In a country as multicultural and ever-changing as the United States, such questions are always fresh and relevant. Moser’s research illustrates how literature — whether scholarly favorites like “The Woman Warrior” or popular novels like the ones Eaton wrote — can be a platform to explore such questions.

When students, scholars or book clubs read and discuss books, they’re often contending with race, class and gender. Such discussions help illuminate the ways these issues affect and define our own identities.

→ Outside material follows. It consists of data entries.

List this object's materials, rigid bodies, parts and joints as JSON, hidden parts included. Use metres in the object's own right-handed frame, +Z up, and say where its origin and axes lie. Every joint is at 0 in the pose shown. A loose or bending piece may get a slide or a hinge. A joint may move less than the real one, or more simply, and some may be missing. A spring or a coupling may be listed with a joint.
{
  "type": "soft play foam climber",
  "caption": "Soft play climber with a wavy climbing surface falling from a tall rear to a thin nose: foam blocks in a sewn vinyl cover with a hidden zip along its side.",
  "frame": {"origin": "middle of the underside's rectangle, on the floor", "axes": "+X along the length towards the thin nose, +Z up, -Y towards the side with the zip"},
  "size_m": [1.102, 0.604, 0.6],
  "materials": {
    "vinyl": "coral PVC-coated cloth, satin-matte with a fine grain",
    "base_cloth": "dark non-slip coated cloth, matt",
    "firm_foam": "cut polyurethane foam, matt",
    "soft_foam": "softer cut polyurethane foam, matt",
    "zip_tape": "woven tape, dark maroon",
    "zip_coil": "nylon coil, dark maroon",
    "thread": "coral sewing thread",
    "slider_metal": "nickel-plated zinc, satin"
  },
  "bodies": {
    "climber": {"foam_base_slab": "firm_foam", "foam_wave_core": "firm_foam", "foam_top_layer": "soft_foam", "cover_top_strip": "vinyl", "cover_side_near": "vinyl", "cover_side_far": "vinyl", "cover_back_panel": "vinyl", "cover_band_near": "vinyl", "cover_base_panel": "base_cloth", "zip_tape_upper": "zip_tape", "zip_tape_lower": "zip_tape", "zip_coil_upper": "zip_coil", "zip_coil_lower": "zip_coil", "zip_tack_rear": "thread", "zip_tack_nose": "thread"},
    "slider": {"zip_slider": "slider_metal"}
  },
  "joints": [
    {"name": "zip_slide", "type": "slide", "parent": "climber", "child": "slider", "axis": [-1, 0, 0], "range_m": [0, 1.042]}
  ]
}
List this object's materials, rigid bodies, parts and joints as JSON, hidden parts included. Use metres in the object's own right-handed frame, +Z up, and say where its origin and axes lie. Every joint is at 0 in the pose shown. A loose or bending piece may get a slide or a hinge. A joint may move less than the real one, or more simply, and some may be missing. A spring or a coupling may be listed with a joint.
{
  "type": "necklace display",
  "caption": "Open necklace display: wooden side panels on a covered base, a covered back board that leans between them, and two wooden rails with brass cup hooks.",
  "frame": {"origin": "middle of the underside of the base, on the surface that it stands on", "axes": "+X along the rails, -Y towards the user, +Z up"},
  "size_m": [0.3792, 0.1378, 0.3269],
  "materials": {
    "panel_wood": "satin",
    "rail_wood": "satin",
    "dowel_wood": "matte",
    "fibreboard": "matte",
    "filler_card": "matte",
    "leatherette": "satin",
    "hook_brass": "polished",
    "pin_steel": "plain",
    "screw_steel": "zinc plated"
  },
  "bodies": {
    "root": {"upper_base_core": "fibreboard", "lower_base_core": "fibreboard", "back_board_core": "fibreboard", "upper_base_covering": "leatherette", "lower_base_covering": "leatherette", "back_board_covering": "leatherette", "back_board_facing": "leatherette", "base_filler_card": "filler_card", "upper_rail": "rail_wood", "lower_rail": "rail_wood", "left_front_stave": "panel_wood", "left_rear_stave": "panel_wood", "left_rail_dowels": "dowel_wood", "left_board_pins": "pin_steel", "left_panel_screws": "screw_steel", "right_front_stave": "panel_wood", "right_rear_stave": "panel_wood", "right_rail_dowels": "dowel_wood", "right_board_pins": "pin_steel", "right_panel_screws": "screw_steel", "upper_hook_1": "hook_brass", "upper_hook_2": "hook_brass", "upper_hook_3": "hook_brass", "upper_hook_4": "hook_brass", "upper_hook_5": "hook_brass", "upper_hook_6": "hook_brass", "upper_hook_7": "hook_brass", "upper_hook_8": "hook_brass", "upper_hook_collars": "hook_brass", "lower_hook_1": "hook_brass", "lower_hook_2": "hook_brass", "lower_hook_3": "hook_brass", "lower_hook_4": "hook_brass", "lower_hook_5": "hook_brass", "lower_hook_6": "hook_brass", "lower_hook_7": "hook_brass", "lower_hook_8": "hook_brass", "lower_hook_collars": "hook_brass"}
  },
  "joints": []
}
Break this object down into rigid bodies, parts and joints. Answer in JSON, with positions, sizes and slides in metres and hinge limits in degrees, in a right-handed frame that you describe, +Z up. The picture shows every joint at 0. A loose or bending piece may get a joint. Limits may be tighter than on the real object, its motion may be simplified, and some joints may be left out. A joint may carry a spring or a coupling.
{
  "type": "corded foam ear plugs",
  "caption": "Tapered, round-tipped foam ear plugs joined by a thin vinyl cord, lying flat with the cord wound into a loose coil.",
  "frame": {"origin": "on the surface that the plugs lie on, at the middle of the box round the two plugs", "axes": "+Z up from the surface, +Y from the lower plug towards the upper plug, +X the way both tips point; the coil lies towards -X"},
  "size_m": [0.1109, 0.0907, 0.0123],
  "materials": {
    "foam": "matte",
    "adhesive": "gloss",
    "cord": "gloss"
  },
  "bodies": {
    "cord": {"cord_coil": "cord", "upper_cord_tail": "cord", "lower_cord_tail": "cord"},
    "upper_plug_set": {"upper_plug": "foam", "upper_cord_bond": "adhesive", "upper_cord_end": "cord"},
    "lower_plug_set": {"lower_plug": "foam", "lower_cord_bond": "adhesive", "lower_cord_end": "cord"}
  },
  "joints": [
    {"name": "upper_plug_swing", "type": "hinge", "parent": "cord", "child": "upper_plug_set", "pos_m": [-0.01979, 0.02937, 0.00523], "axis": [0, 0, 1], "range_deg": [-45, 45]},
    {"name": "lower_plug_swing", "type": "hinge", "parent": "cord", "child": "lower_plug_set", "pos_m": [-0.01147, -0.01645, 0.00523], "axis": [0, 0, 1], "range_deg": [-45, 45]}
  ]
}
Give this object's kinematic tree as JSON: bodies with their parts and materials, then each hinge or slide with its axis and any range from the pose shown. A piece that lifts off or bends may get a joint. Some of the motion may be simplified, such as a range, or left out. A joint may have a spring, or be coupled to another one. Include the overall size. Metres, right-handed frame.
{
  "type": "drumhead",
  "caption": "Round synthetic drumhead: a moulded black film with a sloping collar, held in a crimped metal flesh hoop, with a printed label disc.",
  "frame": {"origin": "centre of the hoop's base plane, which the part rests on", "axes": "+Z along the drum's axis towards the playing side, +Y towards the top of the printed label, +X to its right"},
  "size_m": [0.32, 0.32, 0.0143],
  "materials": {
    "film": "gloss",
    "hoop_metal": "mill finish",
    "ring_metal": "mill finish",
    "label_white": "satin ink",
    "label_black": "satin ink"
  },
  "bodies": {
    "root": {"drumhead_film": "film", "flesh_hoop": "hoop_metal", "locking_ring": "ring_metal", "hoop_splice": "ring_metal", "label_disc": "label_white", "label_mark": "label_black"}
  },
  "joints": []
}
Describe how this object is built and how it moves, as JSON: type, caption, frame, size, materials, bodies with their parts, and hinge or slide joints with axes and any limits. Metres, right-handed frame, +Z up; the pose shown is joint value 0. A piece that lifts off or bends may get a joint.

Dr. Linda Moser reading and framed by books

Dr. Linda Trinh Moser exposes her students to new perspectives by studying literature that crosses cultures. Photo by Jesse Scheve

The ‘cold case files’

Just as Moser’s research explores the richness and complexity of American literature, she applies a highly dimensional outlook toward the students she teaches and advises.

“She’s always been very empathetic about the ways life can get in the way of our goals,” said Moser’s colleague Dr. Keri Franklin.

In describing Moser’s dedication to students, Franklin recalled a specific event.

“She’s always been very empathetic about the ways life can get in the way of our goals.” — Dr. Keri Franklin

“She had these file folders,” Franklin said. “She called them her ‘cold case files.’ They were people who hadn’t graduated. She went through them all and found out what they still needed to earn their degrees. She contacted each of them, and many people ended up graduating because she did that.”

Moser’s effort was important for student success and retention, but, Franklin said, that wasn’t the point.

“She didn’t do it for the numbers. She did it because she wanted to see people finish what they’d started. I really love that about her.”